PROVIDED DATA:
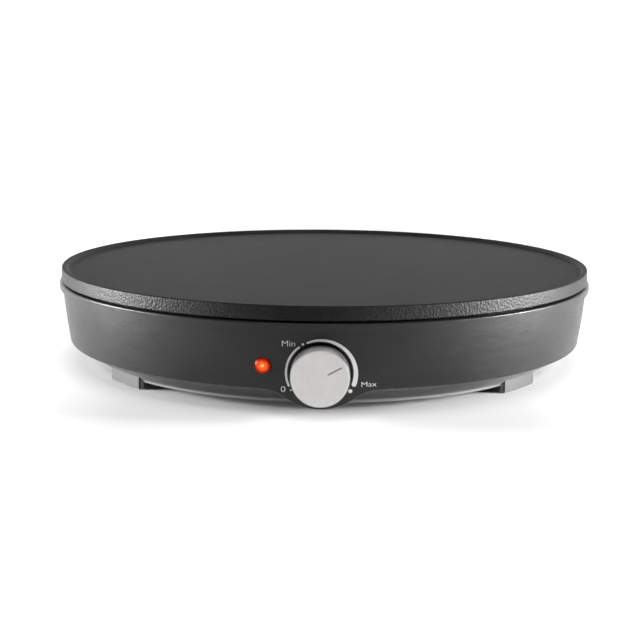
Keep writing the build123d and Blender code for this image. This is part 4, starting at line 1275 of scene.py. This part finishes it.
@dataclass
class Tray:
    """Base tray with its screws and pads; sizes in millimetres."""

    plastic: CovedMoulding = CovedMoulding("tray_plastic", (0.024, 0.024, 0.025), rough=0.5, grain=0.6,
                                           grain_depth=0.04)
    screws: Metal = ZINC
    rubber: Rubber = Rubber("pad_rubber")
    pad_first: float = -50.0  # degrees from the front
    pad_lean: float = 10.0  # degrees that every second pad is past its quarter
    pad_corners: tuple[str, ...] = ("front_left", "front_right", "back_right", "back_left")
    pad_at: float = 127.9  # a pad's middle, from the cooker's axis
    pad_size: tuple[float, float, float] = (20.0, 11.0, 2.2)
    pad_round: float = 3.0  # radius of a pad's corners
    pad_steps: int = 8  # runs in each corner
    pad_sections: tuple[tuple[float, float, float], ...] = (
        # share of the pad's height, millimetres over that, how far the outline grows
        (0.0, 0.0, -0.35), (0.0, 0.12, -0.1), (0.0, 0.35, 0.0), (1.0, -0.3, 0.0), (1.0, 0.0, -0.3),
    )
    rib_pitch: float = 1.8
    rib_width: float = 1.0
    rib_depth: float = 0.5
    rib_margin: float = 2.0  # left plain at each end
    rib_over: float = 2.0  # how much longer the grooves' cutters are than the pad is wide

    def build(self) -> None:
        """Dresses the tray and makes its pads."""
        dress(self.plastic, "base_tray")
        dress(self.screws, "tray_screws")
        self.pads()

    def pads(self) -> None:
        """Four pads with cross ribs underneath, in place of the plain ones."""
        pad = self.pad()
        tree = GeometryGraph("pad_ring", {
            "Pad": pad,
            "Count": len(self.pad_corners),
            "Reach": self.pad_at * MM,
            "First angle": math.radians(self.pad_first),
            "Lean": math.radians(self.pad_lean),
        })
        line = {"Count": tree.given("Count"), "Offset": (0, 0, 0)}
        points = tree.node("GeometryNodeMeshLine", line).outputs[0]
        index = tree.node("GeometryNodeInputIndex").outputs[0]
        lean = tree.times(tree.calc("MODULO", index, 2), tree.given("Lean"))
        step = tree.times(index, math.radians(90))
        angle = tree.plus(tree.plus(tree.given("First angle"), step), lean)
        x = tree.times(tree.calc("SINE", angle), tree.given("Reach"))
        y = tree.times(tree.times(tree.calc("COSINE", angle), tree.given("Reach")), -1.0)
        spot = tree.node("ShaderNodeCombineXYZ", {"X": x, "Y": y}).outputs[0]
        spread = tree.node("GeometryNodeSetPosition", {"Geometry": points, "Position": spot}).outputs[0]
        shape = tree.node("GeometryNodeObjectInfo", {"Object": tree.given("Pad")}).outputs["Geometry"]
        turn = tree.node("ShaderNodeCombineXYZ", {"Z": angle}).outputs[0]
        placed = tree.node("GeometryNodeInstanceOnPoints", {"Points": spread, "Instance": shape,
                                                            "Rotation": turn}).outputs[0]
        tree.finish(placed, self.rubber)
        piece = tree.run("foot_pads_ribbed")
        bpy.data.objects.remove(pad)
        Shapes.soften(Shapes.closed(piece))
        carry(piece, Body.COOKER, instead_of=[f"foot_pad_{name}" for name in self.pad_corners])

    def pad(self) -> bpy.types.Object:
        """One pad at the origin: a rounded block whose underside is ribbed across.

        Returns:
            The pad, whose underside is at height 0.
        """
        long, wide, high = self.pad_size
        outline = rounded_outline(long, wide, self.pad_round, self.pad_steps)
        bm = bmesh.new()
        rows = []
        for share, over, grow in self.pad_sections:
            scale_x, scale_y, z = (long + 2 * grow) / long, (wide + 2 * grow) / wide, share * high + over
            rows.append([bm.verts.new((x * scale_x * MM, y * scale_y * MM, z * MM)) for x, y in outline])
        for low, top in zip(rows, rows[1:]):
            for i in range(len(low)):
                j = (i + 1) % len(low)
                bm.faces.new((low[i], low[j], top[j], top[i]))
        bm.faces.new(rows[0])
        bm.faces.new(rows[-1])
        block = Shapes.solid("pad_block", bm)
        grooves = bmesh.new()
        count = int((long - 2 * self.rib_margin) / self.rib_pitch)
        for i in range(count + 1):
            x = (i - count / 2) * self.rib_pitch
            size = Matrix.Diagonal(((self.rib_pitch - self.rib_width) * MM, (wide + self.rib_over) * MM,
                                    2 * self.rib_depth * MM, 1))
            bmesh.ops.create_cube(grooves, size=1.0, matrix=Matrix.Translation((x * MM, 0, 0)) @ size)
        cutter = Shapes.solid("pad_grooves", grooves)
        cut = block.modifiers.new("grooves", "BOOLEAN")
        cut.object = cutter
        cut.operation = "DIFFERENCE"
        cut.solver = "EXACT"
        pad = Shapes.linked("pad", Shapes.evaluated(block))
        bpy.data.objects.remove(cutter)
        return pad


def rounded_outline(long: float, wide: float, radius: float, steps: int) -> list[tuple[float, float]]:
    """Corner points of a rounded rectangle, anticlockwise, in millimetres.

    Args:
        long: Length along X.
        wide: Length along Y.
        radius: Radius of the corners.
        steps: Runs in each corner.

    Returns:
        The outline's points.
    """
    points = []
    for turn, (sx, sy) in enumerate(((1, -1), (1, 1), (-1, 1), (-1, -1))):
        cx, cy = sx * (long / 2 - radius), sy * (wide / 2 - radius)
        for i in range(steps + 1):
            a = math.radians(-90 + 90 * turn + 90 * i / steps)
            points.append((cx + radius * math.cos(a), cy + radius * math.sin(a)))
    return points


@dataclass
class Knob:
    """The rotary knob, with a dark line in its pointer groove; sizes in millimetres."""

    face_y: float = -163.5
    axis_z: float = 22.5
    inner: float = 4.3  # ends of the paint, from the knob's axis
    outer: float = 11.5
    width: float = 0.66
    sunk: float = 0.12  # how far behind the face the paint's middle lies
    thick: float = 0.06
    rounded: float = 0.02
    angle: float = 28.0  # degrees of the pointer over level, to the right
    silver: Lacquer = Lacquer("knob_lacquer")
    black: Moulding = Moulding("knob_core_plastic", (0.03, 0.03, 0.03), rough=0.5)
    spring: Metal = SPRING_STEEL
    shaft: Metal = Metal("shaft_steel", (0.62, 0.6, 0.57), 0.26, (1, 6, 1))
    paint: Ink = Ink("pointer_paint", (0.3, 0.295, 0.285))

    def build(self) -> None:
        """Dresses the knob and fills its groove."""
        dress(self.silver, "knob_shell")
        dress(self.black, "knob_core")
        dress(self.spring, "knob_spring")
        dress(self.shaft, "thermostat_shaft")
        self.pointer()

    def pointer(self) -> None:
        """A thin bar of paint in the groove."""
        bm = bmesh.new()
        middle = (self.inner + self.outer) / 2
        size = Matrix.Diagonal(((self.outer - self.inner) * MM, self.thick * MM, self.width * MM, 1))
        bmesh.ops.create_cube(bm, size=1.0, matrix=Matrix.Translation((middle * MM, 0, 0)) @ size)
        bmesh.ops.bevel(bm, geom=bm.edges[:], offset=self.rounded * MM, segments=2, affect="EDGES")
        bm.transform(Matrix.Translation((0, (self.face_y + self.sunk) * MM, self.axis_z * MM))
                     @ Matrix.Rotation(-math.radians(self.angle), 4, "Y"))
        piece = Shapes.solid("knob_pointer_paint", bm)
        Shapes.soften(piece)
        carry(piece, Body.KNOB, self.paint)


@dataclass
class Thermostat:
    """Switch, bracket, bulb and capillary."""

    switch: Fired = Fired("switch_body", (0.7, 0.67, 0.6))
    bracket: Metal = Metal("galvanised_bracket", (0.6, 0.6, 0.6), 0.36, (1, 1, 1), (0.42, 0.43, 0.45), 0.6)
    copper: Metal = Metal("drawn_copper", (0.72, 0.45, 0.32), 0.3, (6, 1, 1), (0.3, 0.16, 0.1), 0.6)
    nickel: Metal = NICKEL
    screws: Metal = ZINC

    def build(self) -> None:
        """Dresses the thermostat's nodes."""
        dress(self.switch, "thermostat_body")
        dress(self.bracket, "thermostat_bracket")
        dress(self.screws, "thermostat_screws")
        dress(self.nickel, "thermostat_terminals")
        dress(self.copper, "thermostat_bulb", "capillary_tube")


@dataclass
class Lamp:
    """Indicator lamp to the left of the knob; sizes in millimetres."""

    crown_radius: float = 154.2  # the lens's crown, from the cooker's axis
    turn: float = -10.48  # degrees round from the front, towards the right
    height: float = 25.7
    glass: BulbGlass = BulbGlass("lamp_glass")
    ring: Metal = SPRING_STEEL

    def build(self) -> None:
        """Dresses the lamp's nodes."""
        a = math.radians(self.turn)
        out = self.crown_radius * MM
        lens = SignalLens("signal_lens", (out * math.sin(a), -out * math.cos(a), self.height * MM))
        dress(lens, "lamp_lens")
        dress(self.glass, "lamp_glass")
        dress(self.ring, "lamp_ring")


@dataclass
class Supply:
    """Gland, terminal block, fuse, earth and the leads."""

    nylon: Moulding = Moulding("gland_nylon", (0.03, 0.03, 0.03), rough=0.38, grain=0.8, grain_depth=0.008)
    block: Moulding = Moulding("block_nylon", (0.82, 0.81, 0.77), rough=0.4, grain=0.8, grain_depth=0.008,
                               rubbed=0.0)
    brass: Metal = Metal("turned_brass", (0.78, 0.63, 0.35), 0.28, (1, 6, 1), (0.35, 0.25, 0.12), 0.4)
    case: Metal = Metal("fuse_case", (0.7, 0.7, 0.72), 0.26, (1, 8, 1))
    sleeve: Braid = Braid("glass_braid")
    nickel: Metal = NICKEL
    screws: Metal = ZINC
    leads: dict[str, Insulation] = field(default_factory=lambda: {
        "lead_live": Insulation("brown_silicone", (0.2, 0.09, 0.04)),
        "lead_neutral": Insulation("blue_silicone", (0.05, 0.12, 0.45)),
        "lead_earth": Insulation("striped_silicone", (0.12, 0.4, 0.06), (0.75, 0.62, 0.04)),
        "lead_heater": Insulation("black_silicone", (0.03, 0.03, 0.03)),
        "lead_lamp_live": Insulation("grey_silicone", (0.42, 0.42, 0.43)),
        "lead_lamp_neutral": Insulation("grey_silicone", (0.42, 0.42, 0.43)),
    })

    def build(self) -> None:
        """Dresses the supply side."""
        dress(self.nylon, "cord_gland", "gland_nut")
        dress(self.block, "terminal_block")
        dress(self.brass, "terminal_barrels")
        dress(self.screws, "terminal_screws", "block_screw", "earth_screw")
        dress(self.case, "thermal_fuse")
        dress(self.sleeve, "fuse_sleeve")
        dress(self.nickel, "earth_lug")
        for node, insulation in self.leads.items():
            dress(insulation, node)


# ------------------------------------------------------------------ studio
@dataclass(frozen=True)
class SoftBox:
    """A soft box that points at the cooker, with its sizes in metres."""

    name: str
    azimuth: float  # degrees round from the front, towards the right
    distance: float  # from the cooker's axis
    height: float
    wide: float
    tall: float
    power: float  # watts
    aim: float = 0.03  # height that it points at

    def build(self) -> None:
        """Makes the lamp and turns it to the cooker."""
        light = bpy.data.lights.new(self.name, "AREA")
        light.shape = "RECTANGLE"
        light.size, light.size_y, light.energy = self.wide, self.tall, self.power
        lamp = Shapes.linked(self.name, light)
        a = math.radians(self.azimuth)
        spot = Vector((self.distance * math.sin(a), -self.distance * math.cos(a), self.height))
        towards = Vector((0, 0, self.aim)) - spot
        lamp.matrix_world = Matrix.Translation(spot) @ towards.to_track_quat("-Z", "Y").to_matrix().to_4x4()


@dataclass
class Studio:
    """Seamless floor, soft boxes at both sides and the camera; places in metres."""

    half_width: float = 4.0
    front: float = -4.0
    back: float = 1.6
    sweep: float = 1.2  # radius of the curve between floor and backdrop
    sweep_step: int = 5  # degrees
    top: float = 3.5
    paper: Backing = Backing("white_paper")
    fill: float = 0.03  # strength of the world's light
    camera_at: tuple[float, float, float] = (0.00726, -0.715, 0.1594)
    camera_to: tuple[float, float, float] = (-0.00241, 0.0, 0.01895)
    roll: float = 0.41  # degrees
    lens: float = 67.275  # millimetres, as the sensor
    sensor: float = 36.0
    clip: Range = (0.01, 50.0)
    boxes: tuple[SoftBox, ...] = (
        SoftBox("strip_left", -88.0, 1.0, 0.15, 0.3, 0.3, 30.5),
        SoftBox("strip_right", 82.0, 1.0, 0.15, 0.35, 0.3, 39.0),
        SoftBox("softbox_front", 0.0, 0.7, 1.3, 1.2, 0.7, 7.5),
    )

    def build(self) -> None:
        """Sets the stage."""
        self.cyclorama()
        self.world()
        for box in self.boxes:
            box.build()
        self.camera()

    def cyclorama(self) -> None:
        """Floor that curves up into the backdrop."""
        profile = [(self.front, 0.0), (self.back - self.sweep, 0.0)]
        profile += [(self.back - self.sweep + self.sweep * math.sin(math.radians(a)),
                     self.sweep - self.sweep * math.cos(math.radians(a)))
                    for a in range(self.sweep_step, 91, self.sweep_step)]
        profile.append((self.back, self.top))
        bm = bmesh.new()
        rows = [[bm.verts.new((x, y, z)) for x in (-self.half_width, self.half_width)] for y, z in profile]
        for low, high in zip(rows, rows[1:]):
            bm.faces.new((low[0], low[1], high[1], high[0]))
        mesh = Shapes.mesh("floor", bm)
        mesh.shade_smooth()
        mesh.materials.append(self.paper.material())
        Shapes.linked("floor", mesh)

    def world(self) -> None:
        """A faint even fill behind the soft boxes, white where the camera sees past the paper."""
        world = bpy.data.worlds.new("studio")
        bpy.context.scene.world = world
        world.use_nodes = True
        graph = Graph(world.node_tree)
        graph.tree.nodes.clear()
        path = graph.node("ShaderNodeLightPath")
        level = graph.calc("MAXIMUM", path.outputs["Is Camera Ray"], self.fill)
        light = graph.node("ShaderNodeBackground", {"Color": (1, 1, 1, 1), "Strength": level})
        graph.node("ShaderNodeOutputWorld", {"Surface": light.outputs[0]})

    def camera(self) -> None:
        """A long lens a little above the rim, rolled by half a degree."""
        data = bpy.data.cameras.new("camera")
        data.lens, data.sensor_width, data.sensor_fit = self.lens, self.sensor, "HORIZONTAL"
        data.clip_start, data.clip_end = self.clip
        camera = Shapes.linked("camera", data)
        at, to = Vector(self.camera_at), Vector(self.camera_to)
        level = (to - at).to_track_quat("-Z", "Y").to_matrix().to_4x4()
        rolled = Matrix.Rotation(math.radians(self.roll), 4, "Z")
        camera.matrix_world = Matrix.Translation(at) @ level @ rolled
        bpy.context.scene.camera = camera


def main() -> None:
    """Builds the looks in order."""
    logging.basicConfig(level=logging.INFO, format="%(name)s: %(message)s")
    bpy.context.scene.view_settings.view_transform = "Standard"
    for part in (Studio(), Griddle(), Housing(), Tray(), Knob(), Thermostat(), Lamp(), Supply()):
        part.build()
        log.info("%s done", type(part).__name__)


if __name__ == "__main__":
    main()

WHAT YOU SHOULD DO: Word for word, quote the lines of the material from the first line through the line with "tray with its", both ends included.

THE RESPONSE:
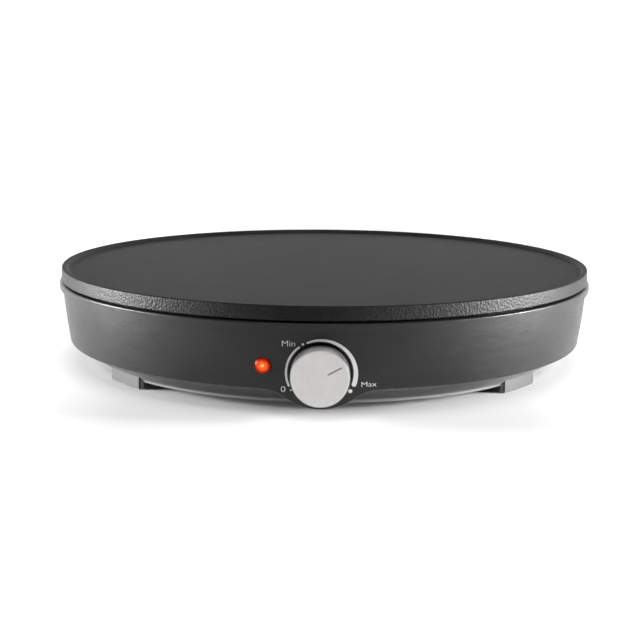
Keep writing the build123d and Blender code for this image. This is part 4, starting at line 1275 of scene.py. This part finishes it.
@dataclass
class Tray:
    """Base tray with its screws and pads; sizes in millimetres."""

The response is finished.